Records with modeling code
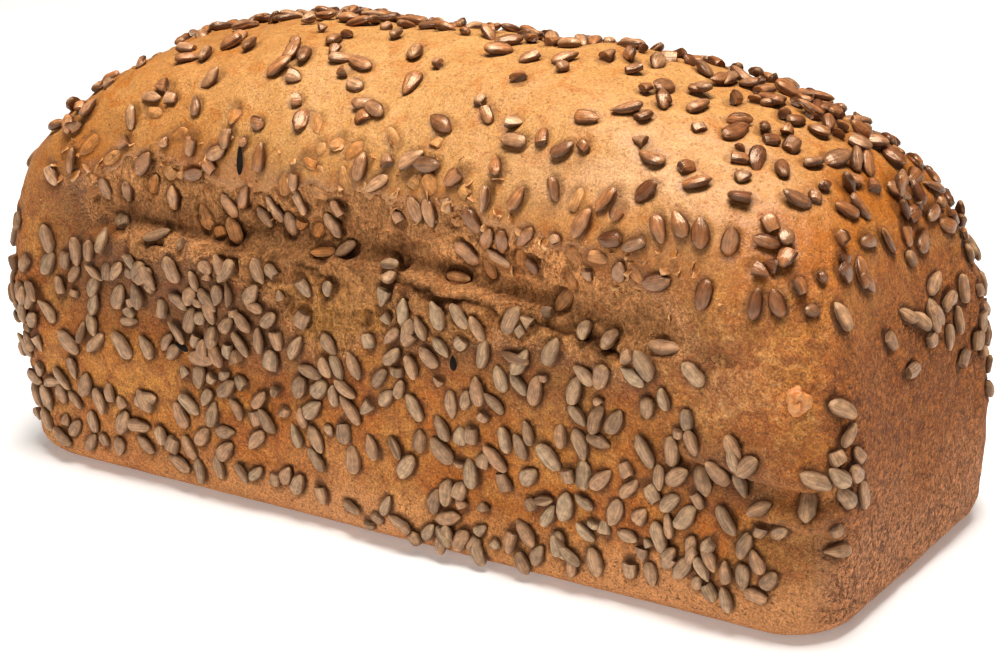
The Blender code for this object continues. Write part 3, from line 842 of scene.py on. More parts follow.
def crumb_material(colours):
    """Torn crumb: grey-brown where it stretched, golden where it opened, with painted shade and
    light.
    """
    material, nodes, shader = new_material("crumb", colours.crumb, 0.85)
    place = nodes.add("ShaderNodeTexCoord").outputs["Object"]
    dough = grain(nodes, place, 0.011, 0.0008, 0.40)
    light = nodes.mix(nodes.stored("open"), colours.crumb, colours.crumb_gold)
    light = nodes.mix(nodes.times(dough["Patches"], 0.45), light, rgba(colours.crumb, 1.35))
    light = nodes.mix(nodes.times(dough["Spots"], 0.42), light, rgba(colours.dusk, 1.4))
    inside = nodes.span(nodes.stored("border"), 0.0, 1.0, 1.0, 0.0)
    light = nodes.mix(nodes.stored("border"), light, colours.crumb)
    light = nodes.mix(nodes.times(dough["Flecks"], 0.42), light, colours.fleck)
    fibres = nodes.add("ShaderNodeMapping", {"Vector": place, "Scale": (1.0, 1.0, 0.40),
                                             "Rotation": (0.0, 0.5, 0.0)})
    fibres = nodes.noise(fibres.outputs[0], *FIBRES)
    clots = nodes.noise(place, *CLOTS)
    gold = nodes.times(nodes.span(clots, 0.52, 0.66),
                       nodes.span(nodes.stored("open"), 0.0, 1.0, 0.14, 0.60))
    light = nodes.mix(gold, light, colours.wall_gold)
    light = nodes.mix(nodes.span(clots, 0.46, 0.34, 0.0, 0.50), light, colours.wall_deep)
    # Painted shade in the crumb's holes, crevices, hollows and round its kernels, with its pores.
    pits = nodes.most(nodes.times(nodes.stored("pits"), inside), nodes.times(dough["Pores"], 0.45))
    base = nodes.mix(pits, light, colours.crumb_pit_shade)
    base = nodes.mix(1.0, base, nodes.span(dough["Grain"], 0.30, 0.70, 0.62, 1.34), "MULTIPLY")
    base = nodes.mix(1.0, base, nodes.span(fibres, 0.34, 0.64, 0.66, 1.22), "MULTIPLY")
    # Painted light: paler where the slope under the dome's overhang lies in shade.
    base = nodes.mix(1.0, base, nodes.span(nodes.stored("pale"), 0.0, 1.0, 1.0, 1.75), "MULTIPLY")
    nodes.feed(shader.inputs["Base Color"], base)
    height = nodes.plus(dough["Height"], nodes.times(fibres, 2.0))
    bump = nodes.add("ShaderNodeBump", {"Height": height, "Strength": 0.9, "Distance": 0.0005})
    nodes.feed(shader.inputs["Normal"], bump.outputs["Normal"])
    shader.inputs["Specular IOR Level"].default_value = 0.15
    return material


def kernel_grain_group():
    """Lengthwise streaks, pale tips, rims and painted side shade of a kernel, from its own map."""
    name = "Kernel grain"
    if name in bpy.data.node_groups:
        return bpy.data.node_groups[name]
    tree, nodes, given, made = new_group(
        name, [("Map", None), ("Tone", 0.5), ("Coordinates", None)],
        ["Streaks", "Tip", "Rim", "Sides", "Blotch", "Height"])
    parts = nodes.add("ShaderNodeSeparateXYZ", {"Vector": given.outputs["Map"]})
    along, around = parts.outputs["X"], parts.outputs["Y"]
    shifted = nodes.add("ShaderNodeCombineXYZ", {"X": nodes.times(along, 1.8),
                                                 "Y": nodes.times(around, 19.0),
                                                 "Z": nodes.times(given.outputs["Tone"], 60.0)})
    streaks = nodes.noise(shifted.outputs[0], 1.0, 2.0, 0.6)
    tip = nodes.plus(nodes.span(along, 0.84, 0.98), nodes.span(along, 0.08, 0.0))
    far = nodes.maths("ABSOLUTE", nodes.minus(around, 0.62))
    rim = nodes.plus(nodes.span(far, 0.10, 0.02), nodes.span(around, 0.09, 0.02))
    off_ridge = nodes.maths("ABSOLUTE", nodes.minus(around, 0.3125))
    blotch = nodes.noise(given.outputs["Coordinates"], 520.0, 3.0, 0.6)
    height = nodes.plus(streaks, nodes.times(blotch, 0.8))
    # Painted shade: darker away from the lit ridge, down the sides, and at both ends.
    ends = nodes.plus(nodes.span(along, 0.035, 0.0), nodes.span(along, 0.972, 1.0))
    sides = nodes.plus(nodes.span(off_ridge, 0.10, 0.19, 0.0, 0.50),
                       nodes.span(off_ridge, 0.18, 0.26, 0.0, 0.50))
    sides = nodes.most(sides, ends)
    nodes.fill(made, {"Streaks": streaks, "Tip": tip, "Rim": rim, "Sides": sides, "Blotch": blotch,
                      "Height": height})
    return tree


WARM_GLEAM = (1.0, 0.76, 0.55, 1.0)
PLAIN_GLEAM = (1.0, 1.0, 1.0, 1.0)


def kernel_material(name, tones, roughness, shine, shares, gleam=PLAIN_GLEAM):
    """A kernel's skin: two tones, a tint, painted side shade, a share of paler tip and rim."""
    light, dark, tint, side, pale = tones
    material, nodes, shader = new_material(name, light, roughness)
    tone = nodes.stored("tone")
    lines = nodes.add("ShaderNodeGroup", node_tree=kernel_grain_group())
    along = nodes.add("ShaderNodeUVMap", uv_map="lengthwise").outputs[0]
    nodes.fill(lines, {"Map": along, "Tone": tone,
                       "Coordinates": nodes.add("ShaderNodeTexCoord").outputs["Object"]})
    base = nodes.mix(tone, light, dark)
    base = nodes.mix(nodes.stored("tint"), base, tint)
    base = nodes.mix(1.0, base, nodes.span(lines.outputs["Streaks"], 0.30, 0.70, 0.72, 1.22),
                     "MULTIPLY")
    base = nodes.mix(1.0, base, nodes.span(lines.outputs["Blotch"], 0.32, 0.68, 0.72, 1.24),
                     "MULTIPLY")
    for part, share, shown in zip(("Sides", "Tip", "Rim"), shares, (side, pale, pale)):
        base = nodes.mix(nodes.times(lines.outputs[part], share), base, shown)
    # Painted shade on the broken faces, in the colour of the sides.
    base = nodes.mix(nodes.times(nodes.stored("cut"), 0.55), base, side)
    nodes.feed(shader.inputs["Base Color"], base)
    bump = nodes.add("ShaderNodeBump", {"Height": lines.outputs["Height"], "Strength": 0.9,
                                        "Distance": 0.00022})
    nodes.feed(shader.inputs["Normal"], bump.outputs["Normal"])
    shader.inputs["Specular IOR Level"].default_value = shine
    shader.inputs["Specular Tint"].default_value = gleam
    return material


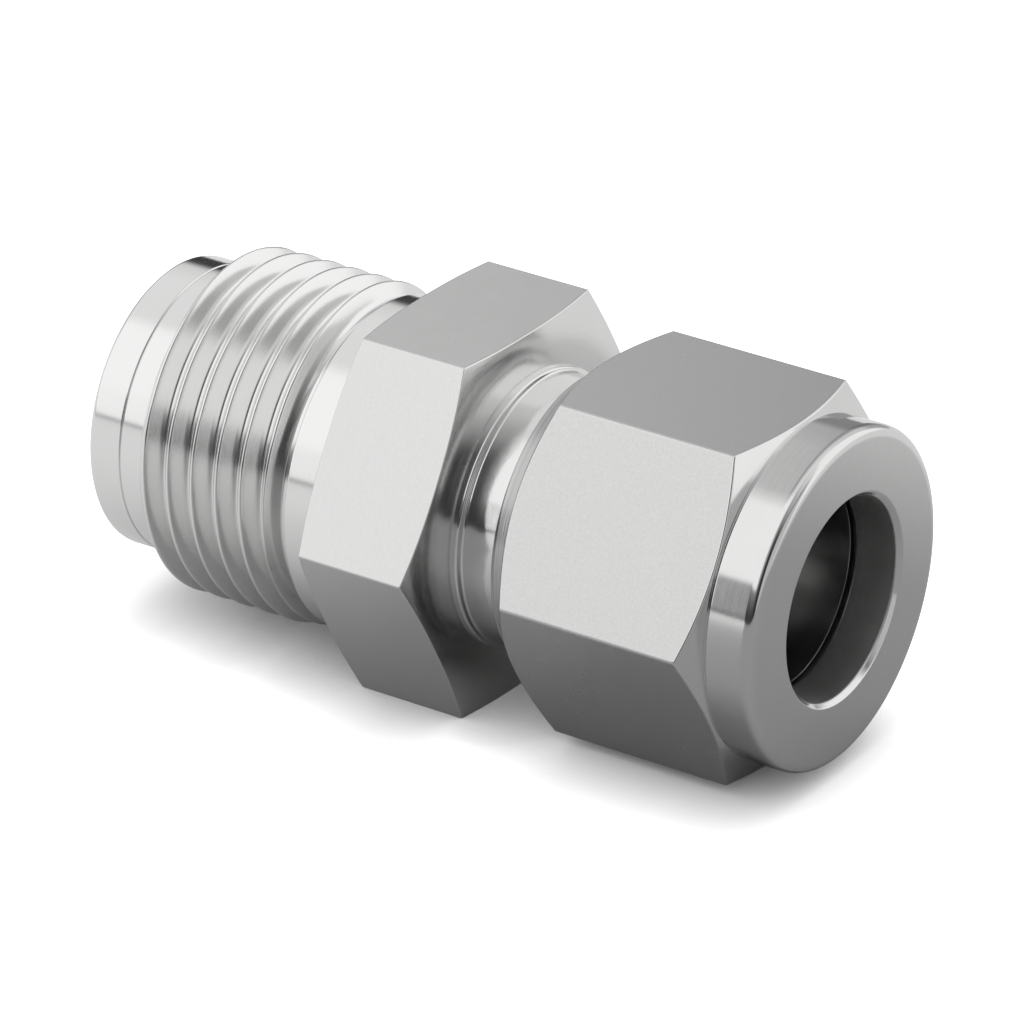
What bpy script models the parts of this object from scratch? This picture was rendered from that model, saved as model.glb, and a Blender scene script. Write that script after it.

### Requirements:
Search the data for the string "this". List each line that has it.

### Exercise solution:
The Blender code for this object continues. Write part 3, from line 842 of scene.py on. More parts follow.
What bpy script models the parts of this object from scratch? This picture was rendered from that model, saved as model.glb, and a Blender scene script. Write that script after it.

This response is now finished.